TASK INSTRUCTIONS:
Reproduce, exactly and in full, only the lines below from the one containing "for name, make" through the one containing "before = set(bpy.data.objects)".

* START *

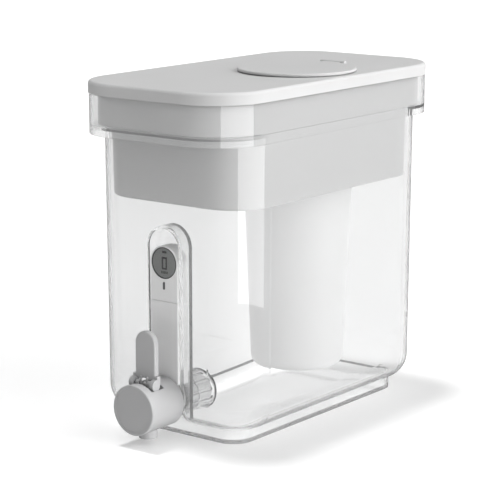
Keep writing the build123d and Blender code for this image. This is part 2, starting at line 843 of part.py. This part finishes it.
def make_lid():
    lid = slab(lid_width, lid_length, lid_corner, lid_low, lid_top)
    lid = fillet(lid.edges().group_by(Axis.Z)[-1], lid_soft)
    under = lid_top - lid_wall
    inner_width = lid_width - 2 * lid_wall
    inner_length = lid_length - 2 * lid_wall
    lid -= slab(inner_width, inner_length, lid_corner - lid_wall, lid_low - 1, under)
    rib_width = band_width - 2 * reservoir_wall - 2 * side_gap
    rib_length = band_length - 2 * reservoir_wall - 2 * side_gap
    rib_corner = band_corner - reservoir_wall - side_gap
    rib = slab(rib_width, rib_length, rib_corner, rib_low, under + 0.5)
    rib -= slab(
        rib_width - 2 * rib_thick, rib_length - 2 * rib_thick, rib_corner - rib_thick, rib_low - 1, lid_top
    )
    lid += rib
    pad_low = band_top + seat_gap
    for side in (-1, 1):
        for y in (-pad_pitch_side, 0, pad_pitch_side):
            x = sorted((side * (rib_width / 2 - root), side * (lid_width / 2 - lid_wall - root)))
            lid += block(x[0], x[1], y - pad_half, y + pad_half, pad_low, under + root)
        for x in (-pad_offset_end, pad_offset_end):
            y = sorted((side * (rib_length / 2 - root), side * (lid_length / 2 - lid_wall - root)))
            lid += block(x - pad_half, x + pad_half, y[0], y[1], pad_low, under + root)
    lid += flap_rod(curb_r, under - 1.5, flap_low - seat_gap)
    for side in (-1, 1):
        x = sorted((flap_x + side * (hinge_half + ear_gap), flap_x + side * hinge_reach))
        lid += block(x[0], x[1], hinge_y - hinge_r, hinge_y + hinge_r, lid_top - 1, hinge_z)
        lid += rod_x(hinge_r, x[0], x[1], hinge_y, hinge_z)
    end = hinge_reach - pin_inset + snug
    lid -= rod_x(hinge_pin_r + snug, flap_x - end, flap_x + end, hinge_y, hinge_z)
    return lid - flap_rod(curb_r - curb_wall, rib_low, flap_top)


def make_flap_pin():
    end = hinge_reach - pin_inset
    return rod_x(hinge_pin_r, flap_x - end, flap_x + end, hinge_y, hinge_z)


def make_flap():
    disc = flap_rod(flap_r, flap_low, flap_top)
    disc = fillet(disc.edges().group_by(Axis.Z)[-1], flap_soft)
    stop_r = curb_r - curb_wall - side_gap
    stop_low = lid_top - stopper_drop
    disc += flap_rod(stop_r, stop_low, flap_low + root)
    disc -= flap_rod(stop_r - stopper_wall, stop_low - 1, flap_low)
    lug = block(
        flap_x - hinge_half, flap_x + hinge_half, flap_y + flap_r - hinge_r, hinge_y, flap_low, flap_top
    )
    lug += rod_x(hinge_r, flap_x - hinge_half, flap_x + hinge_half, hinge_y, hinge_z)
    bore = rod_x(hinge_pin_r + run_gap, flap_x - 2 * hinge_half, flap_x + 2 * hinge_half, hinge_y, hinge_z)
    return disc + lug - bore


# ---- write every node ----
os.makedirs("parts", exist_ok=True)
NODES = {
    "tank": make_tank,
    "column_cover": make_column_cover,
    "sensor_lead": make_sensor_lead,
    "probe_pins": make_probe_pins,
    "tap_body": make_tap_body,
    "tap_front_cap": make_tap_front_cap,
    "valve_bonnet": make_valve_bonnet,
    "stem_packing": make_stem_packing,
    "valve_stem": make_valve_stem,
    "valve_seal": make_valve_seal,
    "return_spring": make_return_spring,
    "lever_pins": make_lever_pins,
    "tap_nut": make_tap_nut,
    "nut_ring": make_nut_ring,
    "lever": make_lever,
    "meter_housing": make_meter_housing,
    "meter_back_cover": make_meter_back_cover,
    "meter_screws": make_meter_screws,
    "display_bezel": make_display_bezel,
    "display_panel": make_display_panel,
    "display_lens": make_display_lens,
    "circuit_board": make_circuit_board,
    "button_cells": make_button_cells,
    "read_button": make_read_button,
    "reservoir": make_reservoir,
    "filter_shell": make_filter_shell,
    "filter_cap": make_filter_cap,
    "filter_seal": make_filter_seal,
    "resin_bed": make_resin_bed,
    "carbon_bed": make_carbon_bed,
    "bottom_screen": make_bottom_screen,
    "middle_screen": make_middle_screen,
    "top_screen": make_top_screen,
    "filter_outlet": make_filter_outlet,
    "lid": make_lid,
    "flap_pin": make_flap_pin,
    "flap": make_flap,
}
for name, make in NODES.items():
    save(make(), name)
save(gasket(niche_back), "outer_gasket")
save(gasket(niche_inside + gasket_thick), "inner_gasket")
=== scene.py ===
import json
import math

import bmesh
import bpy
from mathutils import Matrix, Vector


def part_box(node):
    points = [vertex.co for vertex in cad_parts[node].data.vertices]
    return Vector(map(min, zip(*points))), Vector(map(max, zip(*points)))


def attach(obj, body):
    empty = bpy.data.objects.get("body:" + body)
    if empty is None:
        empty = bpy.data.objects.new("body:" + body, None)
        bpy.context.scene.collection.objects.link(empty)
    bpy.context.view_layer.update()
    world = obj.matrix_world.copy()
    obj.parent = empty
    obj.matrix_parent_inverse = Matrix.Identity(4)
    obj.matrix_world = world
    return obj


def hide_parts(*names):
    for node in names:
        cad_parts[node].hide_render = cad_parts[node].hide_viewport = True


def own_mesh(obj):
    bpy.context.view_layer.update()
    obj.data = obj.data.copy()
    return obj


# Gravity water filter with a tap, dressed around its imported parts.
# Metres, +Z up. The tap faces -Y, and +X is on the right of a person who faces it.
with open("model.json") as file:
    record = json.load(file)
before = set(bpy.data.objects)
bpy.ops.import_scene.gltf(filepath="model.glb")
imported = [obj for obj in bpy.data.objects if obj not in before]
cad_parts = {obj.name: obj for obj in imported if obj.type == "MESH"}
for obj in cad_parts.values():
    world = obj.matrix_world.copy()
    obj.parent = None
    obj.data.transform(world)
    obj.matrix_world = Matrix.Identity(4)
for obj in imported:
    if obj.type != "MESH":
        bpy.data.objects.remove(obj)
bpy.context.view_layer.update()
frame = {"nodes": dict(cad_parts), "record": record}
MM = 0.001
QUARTER_TURN = math.radians(90)
FULL_TURN = 2 * math.pi
RIGHTWARDS = (1, 0, 0)
FORWARDS = (0, -1, 0)
BACKWARDS = (0, 1, 0)
UPWARDS = (0, 0, 1)

# ---- camera ----
AIM = Vector((-14.16, 0.0, 133.2)) * MM
CAMERA_TURN = math.radians(37.626)      # from straight in front, towards +X
CAMERA_RISE = math.radians(11.921)
CAMERA_DISTANCE = 1654.9 * MM
CAMERA_LENS = 138.074
CAMERA_SENSOR = 36
CAMERA_NEAR = 50 * MM
CAMERA_FAR = 60


def make_camera():
    flat = math.cos(CAMERA_RISE)
    back = Vector((math.sin(CAMERA_TURN) * flat, -math.cos(CAMERA_TURN) * flat, math.sin(CAMERA_RISE)))
    data = bpy.data.cameras.new("camera")
    data.sensor_width = CAMERA_SENSOR
    data.lens = CAMERA_LENS
    data.clip_start = CAMERA_NEAR
    data.clip_end = CAMERA_FAR
    camera = bpy.data.objects.new("camera", data)
    camera.location = AIM + back * CAMERA_DISTANCE
    camera.rotation_mode = "QUATERNION"
    camera.rotation_quaternion = (-back).to_track_quat("-Z", "Y")
    bpy.context.scene.collection.objects.link(camera)
    bpy.context.scene.camera = camera


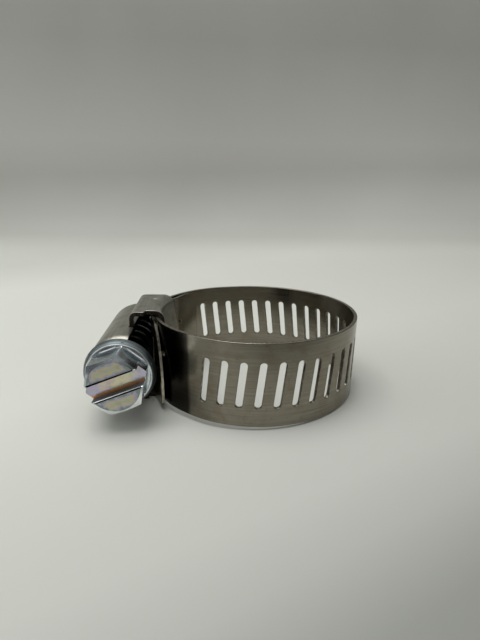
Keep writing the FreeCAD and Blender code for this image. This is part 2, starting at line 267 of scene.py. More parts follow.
def stamped_sheet():
    """Stamped stainless sheet: satin from the roll, brighter where the dies drew it. Its
    lines run along the tunnel, and are drawn coarser than they are so that they show."""
    material, tree = new_material("stamped_stainless_sheet")
    place = node(tree, "ShaderNodeTexCoord").outputs["Object"]
    drawn = node(tree, "ShaderNodeMapping", {"Vector": place, "Scale": (1, 0.05, 1)})
    lines = node(tree, "ShaderNodeTexNoise", {
        "Vector": drawn, "Scale": 1 / (0.35 * MM), "Detail": 4, "Roughness": 0.65})
    patches = node(tree, "ShaderNodeTexNoise", {
        "Vector": place, "Scale": 1 / (3.0 * MM), "Detail": 5, "Roughness": 0.6, "Distortion": 0.5})
    specks = node(tree, "ShaderNodeTexNoise", {
        "Vector": place, "Scale": 1 / (0.5 * MM), "Detail": 3, "Roughness": 0.7})
    rolled = node(tree, "ShaderNodeValToRGB", {"Fac": lines}, [(0.30, 0.0), (0.70, 1.0)])
    clean = node(tree, "ShaderNodeMix", {0: rolled, 6: "#939289", 7: "#b0afa6"}, data_type="RGBA")
    stain = node(tree, "ShaderNodeValToRGB", {"Fac": patches}, [(0.52, 0.0), (0.72, 0.6)])
    stained = node(tree, "ShaderNodeMix", {0: stain, 6: clean, 7: "#6f6452"}, data_type="RGBA")
    spot = node(tree, "ShaderNodeValToRGB", {"Fac": specks}, [(0.64, 0.0), (0.76, 0.4)])
    spotted = node(tree, "ShaderNodeMix", {0: spot, 6: stained, 7: "#5f564a"}, data_type="RGBA")
    dull = node(tree, "ShaderNodeMath", {0: patches, 1: 0.20, 2: 0.22}, operation="MULTIPLY_ADD")
    drag = node(tree, "ShaderNodeMath", {0: lines, 1: 0.10}, operation="MULTIPLY")
    rough = node(tree, "ShaderNodeMath", {0: dull, 1: drag}, operation="ADD")
    waves = node(tree, "ShaderNodeTexNoise", {"Vector": place, "Scale": 1 / (3.5 * MM), "Detail": 1})
    ripple = node(tree, "ShaderNodeBump", {"Strength": 0.6, "Distance": 0.10 * MM, "Height": waves})
    grain = node(tree, "ShaderNodeBump", {
        "Strength": 0.35, "Distance": 0.012 * MM, "Height": lines, "Normal": ripple})
    shader = node(tree, "ShaderNodeBsdfPrincipled", {
        "Metallic": 1.0, "Base Color": spotted, "Roughness": rough, "Normal": grain})
    node(tree, "ShaderNodeOutputMaterial", {"Surface": shader})
    return material


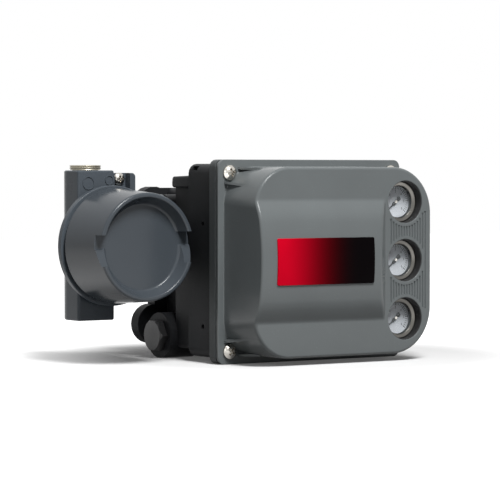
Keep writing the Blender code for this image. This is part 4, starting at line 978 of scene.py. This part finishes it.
def corner_rib(side, level, start, drop, lean, run, rise):
    """A thin rib from the flange up to a rounded corner; it leans inwards as it nears the dome."""
    wall = (-DOME_LEFT if side < 0 else DOME_RIGHT - RIB_SHIFT) - start
    top = DOME_TOP - drop
    profile = [(0, Y_FLANGE + 1), (0, Y_FLANGE - RIB_TOE), (run, Y_FLANGE - rise),
               (run + RIB_ROOT, Y_FLANGE - rise), (run + RIB_ROOT, Y_FLANGE + 1)]
    return loft("rib", [[(side * (wall - along), station, level * (top - lean * along + half))
                         for along, station in profile] for half in (-RIB / 2, RIB / 2)])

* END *

RESULT OF THE TASK:
for name, make in NODES.items():
    save(make(), name)
save(gasket(niche_back), "outer_gasket")
save(gasket(niche_inside + gasket_thick), "inner_gasket")
=== scene.py ===
import json
import math

import bmesh
import bpy
from mathutils import Matrix, Vector


def part_box(node):
    points = [vertex.co for vertex in cad_parts[node].data.vertices]
    return Vector(map(min, zip(*points))), Vector(map(max, zip(*points)))


def attach(obj, body):
    empty = bpy.data.objects.get("body:" + body)
    if empty is None:
        empty = bpy.data.objects.new("body:" + body, None)
        bpy.context.scene.collection.objects.link(empty)
    bpy.context.view_layer.update()
    world = obj.matrix_world.copy()
    obj.parent = empty
    obj.matrix_parent_inverse = Matrix.Identity(4)
    obj.matrix_world = world
    return obj


def hide_parts(*names):
    for node in names:
        cad_parts[node].hide_render = cad_parts[node].hide_viewport = True


def own_mesh(obj):
    bpy.context.view_layer.update()
    obj.data = obj.data.copy()
    return obj


# Gravity water filter with a tap, dressed around its imported parts.
# Metres, +Z up. The tap faces -Y, and +X is on the right of a person who faces it.
with open("model.json") as file:
    record = json.load(file)
before = set(bpy.data.objects)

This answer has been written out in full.